E basta così? Macché. L'aula consente prolissità verbali che il video non sopporta a figura intera e figuriamoci a mezzobusto. Lo stesso linguaggio dovrà essere più sintetico e modulato, e il docente, abbiamo detto, farsi anche un po' speaker e un po' conduttore. Ci sono in televisione degli esempi tremendi di «come non si fa» in certi nostrani programmi educational per lo più notturni, dove dietro la cattedra c'è ancora gessetto bianco su lavagna nera. E che scatenano impulso fortissimo alla fuga in zapping o usando il telecomando per spegnere. Perché conferire a una lezione in video il copione di una lezione in aula annoia, stanca, disperde attenzione, e finisce in fallimentare controproducenza . E questo (è il caso di sottolinearlo ancora) comporta che occorrerà altresì padronanza nel gestire softwares nuovi da possedere nel proprio computer. Programmi tutti, beninteso, che gli studenti, loro sì, conoscono già molto bene perchè li adoperano anche per giocare. E così pure al docente che eserciti non più in aula ma in FAD starà di muovere le dita su PowerPoint e Photoshop, su Front Page e Flash, su Publisher e Draw. Attento fin dall'inizio persino alle mutazioni che la scelta, per dire, dei caratteri usati subirà apparendo allo studente proveniente dal Web e transitatavi dal formato HTML.

Alla fine, di fronte a tutto questo, quale può ad ogni modo essere il pericolo vero? Che per sfuggire a un eccesso, o tale considerato, di complicazioni e per non incorrere in sfridi gravosi di tempi preparatori, si sia tentati da criteri semplificativi i quali, tenendosi al di qua di tecnologìe più sofisticate, non sfruttino per intero le immense risorse di questo mezzo e banalizzino la lezione secondo formule espositive più simili all'antica dispensa e consistenti in un testo da poter leggere o in discorsi da pronunciare con faccia atteggiata, mostrando magari ogni tanto qualcosa, o rimandando a documentazione linkata ma sempre scritta. Potrebbe cioè insorgere - anche solo difensivamente, perché da abitudini comunicative radicate esiste una difficoltà oggettiva a recedere - una sorta di pigrizia mentale, e di adagiamento nel modo esecutivamente più facile di porgere contenuti, che però finirebbe col produrre danni qualitativi di una certa serietà.
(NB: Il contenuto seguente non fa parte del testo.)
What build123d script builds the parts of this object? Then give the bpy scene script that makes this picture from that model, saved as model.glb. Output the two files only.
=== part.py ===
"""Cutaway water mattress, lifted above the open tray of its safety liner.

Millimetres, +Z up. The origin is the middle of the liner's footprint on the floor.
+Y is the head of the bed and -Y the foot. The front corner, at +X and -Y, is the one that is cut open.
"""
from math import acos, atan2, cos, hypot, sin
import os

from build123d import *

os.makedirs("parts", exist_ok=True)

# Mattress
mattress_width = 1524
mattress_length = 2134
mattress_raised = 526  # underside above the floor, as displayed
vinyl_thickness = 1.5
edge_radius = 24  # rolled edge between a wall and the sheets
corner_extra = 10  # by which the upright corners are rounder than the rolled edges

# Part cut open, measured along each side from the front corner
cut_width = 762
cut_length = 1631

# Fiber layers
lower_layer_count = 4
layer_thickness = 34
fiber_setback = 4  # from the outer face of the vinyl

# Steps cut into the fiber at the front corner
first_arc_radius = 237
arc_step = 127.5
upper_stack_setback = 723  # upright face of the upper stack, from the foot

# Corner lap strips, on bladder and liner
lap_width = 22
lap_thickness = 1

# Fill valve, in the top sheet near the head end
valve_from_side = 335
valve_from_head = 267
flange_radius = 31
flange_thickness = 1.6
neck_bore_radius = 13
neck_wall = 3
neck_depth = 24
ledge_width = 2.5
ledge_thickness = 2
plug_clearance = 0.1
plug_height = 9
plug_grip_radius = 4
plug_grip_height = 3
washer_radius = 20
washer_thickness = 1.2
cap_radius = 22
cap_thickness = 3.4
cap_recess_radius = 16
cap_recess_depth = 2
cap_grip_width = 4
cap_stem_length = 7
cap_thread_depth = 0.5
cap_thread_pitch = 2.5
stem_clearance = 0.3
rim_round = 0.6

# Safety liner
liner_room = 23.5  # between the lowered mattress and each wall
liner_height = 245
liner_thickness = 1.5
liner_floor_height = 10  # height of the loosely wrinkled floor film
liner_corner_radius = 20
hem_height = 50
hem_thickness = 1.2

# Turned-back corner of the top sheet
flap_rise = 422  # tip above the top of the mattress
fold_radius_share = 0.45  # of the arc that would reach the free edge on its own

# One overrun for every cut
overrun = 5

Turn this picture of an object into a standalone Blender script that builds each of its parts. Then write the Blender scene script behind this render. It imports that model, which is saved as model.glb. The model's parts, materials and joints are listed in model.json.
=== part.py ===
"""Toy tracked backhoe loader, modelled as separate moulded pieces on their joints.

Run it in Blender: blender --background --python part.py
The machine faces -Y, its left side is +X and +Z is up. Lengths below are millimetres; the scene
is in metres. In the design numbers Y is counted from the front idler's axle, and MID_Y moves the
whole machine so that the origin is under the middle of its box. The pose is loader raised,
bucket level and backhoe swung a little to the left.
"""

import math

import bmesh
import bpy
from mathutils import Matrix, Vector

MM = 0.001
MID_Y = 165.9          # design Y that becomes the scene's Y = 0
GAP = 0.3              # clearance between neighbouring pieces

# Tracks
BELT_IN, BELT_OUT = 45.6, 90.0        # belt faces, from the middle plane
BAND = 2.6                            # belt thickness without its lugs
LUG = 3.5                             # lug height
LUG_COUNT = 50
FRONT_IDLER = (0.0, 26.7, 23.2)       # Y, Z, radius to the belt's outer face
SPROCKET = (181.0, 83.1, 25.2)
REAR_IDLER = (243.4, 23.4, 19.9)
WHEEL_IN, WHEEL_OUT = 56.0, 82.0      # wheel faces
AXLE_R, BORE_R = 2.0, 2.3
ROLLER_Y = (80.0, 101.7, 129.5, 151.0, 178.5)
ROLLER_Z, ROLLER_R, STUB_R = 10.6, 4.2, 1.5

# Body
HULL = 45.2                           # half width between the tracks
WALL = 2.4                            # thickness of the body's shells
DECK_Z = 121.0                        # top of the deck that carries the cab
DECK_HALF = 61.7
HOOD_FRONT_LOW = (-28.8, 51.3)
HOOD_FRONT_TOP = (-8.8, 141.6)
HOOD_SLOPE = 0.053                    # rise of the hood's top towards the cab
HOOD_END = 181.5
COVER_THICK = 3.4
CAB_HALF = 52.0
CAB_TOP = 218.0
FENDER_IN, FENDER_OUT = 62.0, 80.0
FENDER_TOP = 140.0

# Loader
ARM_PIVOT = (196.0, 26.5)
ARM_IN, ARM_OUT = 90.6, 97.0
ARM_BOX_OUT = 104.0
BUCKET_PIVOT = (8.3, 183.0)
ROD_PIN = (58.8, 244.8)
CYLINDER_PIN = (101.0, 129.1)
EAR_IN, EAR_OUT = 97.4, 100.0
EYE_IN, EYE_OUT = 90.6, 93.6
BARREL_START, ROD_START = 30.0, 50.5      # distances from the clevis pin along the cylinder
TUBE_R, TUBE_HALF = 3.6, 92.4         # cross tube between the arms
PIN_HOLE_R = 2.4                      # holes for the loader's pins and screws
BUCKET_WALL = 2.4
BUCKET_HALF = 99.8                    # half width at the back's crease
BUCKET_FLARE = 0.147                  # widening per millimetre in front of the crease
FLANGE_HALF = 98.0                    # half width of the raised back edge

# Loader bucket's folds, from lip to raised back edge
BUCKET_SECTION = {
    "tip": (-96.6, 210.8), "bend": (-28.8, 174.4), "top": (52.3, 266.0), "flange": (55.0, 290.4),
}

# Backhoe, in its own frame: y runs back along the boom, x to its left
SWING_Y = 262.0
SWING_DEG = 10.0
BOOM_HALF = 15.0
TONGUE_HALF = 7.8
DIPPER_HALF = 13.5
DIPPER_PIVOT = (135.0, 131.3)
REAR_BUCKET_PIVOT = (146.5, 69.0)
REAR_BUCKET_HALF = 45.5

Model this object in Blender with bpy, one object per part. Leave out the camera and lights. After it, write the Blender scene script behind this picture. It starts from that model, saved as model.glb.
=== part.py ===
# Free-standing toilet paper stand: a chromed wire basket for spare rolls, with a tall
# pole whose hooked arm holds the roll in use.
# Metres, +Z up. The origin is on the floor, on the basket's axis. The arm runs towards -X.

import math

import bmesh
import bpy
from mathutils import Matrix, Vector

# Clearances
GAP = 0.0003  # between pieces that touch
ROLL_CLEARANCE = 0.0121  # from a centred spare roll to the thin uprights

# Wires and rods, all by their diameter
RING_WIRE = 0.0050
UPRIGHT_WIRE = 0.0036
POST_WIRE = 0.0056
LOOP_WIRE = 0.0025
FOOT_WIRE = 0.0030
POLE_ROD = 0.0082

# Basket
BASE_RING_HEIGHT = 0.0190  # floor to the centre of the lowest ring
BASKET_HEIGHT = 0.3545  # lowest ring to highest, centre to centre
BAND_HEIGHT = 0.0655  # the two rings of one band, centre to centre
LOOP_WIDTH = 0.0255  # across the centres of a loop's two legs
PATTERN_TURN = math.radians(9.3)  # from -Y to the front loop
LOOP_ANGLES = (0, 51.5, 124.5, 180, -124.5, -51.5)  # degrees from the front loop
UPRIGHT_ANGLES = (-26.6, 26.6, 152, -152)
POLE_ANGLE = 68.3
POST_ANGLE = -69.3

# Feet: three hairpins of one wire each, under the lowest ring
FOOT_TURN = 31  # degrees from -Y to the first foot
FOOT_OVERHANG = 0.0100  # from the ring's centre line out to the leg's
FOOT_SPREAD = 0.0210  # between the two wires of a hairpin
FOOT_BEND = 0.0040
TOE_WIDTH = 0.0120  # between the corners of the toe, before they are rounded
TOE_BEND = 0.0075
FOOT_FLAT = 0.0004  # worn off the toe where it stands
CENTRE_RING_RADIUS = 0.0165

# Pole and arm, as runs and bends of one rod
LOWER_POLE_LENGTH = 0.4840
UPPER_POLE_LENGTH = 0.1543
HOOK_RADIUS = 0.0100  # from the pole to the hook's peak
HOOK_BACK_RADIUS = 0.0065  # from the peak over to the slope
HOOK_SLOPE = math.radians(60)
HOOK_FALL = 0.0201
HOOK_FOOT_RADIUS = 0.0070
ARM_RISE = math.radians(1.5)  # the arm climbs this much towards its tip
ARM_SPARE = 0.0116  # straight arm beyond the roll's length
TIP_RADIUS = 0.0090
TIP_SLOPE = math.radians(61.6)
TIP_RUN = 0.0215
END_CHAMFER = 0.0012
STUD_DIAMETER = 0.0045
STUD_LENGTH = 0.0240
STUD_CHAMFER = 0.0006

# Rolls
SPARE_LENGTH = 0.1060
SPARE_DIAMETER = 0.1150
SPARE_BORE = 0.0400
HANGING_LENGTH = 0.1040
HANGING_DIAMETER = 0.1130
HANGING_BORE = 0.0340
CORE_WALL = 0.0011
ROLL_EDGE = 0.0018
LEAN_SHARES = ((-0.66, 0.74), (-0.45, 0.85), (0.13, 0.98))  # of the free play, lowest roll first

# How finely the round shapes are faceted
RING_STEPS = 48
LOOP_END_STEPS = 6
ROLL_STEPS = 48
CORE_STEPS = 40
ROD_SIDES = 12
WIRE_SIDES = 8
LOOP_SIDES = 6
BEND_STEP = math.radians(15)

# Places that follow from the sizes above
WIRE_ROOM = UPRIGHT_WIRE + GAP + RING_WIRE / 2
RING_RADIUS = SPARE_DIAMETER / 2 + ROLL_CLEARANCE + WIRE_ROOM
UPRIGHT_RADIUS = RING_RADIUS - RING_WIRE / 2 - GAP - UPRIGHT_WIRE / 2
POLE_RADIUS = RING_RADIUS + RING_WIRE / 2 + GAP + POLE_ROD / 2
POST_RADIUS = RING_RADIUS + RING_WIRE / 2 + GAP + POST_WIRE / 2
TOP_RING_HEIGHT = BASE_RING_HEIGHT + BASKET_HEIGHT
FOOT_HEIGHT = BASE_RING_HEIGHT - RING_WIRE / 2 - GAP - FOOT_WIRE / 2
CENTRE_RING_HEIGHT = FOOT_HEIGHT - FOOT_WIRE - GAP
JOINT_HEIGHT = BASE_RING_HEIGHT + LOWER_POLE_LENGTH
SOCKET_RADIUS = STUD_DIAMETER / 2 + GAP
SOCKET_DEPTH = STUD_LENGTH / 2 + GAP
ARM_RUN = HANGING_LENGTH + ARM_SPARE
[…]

Una lezione ha sempre dei modi creativi d'essere, è sempre anche una manifestazione di personalità elaboratrice, e trasferire metodi e modi d'altro precedente ambiente in un medium nuovo ne tradirebbe la funzionalità mandando a spasso le sue, davvero enormi, potenzialità. Come se si dovessero cioè solo sfornare dei "manuali", e non delle nozioni analizzate (pur proprio in questo consistendo invece una lezione), e dotarli casomai di riassuntini aggiunti, imparabili sostitutivamente a ciò, tipo gli sveltenti e pur tanto utilizzati «bignamini» di una volta. Parecchi slides sono fatti così, e io li chiamo «versetti del Corano» (da imparare a memoria). Volendo esser certo d'essere capito, sottolineo che non sto dicendo così generalmente avvenga o debba avvenire, ma che questa è una tentazione anche abbastanza ovvia e che questo è un PERICOLO. Che andrebbe, altrettanto ovviamente, sventato. Anche se il livello ottimale sarà raggiungibile solo un po' alla volta. Pure il progresso dei cellulari è qualcosa che pone problemi analoghi, ma per motivi opposti che consistono nella loro estrema facilità d'uso anche in mano ai bambini. Che sono quelli di averne massicciamente banalizzato e futilizzato l'impiego, massificando l'utilità comunicativa di questo strumento al livello più basso, come se fosse solo ludico il suo scopo. Mitizzatore di suonerie, emoticon, giochini e marchingegni superflui, classificatore di chi è in e chi è out. Mischiante reale e virtuale come se fossero l'uovo e il limone di una maionese. Insidiante l'evoluzione maturante che dovrebbe aiutare infanzia e prima adolescenza a diventar persone.

Tecnologìe comunicative che sono in grado di portare così tanto avanti i saperi umani e il loro scambio, rischiano insomma, se non ci apponiamo tempestivamente la dovuta attenzione, di indurre invece contemporaneamente anche a forme di pigrizia mentale, di varia natura e in vari campi, assolutamente contraddicenti gli intelligenti scopi che avevano condotto alla loro nascita. Proiettando così un po' su tutto ombre amare di appiattimento regressivo. Cerchiamo in noi le capacità di ottenere che ciò non avvenga.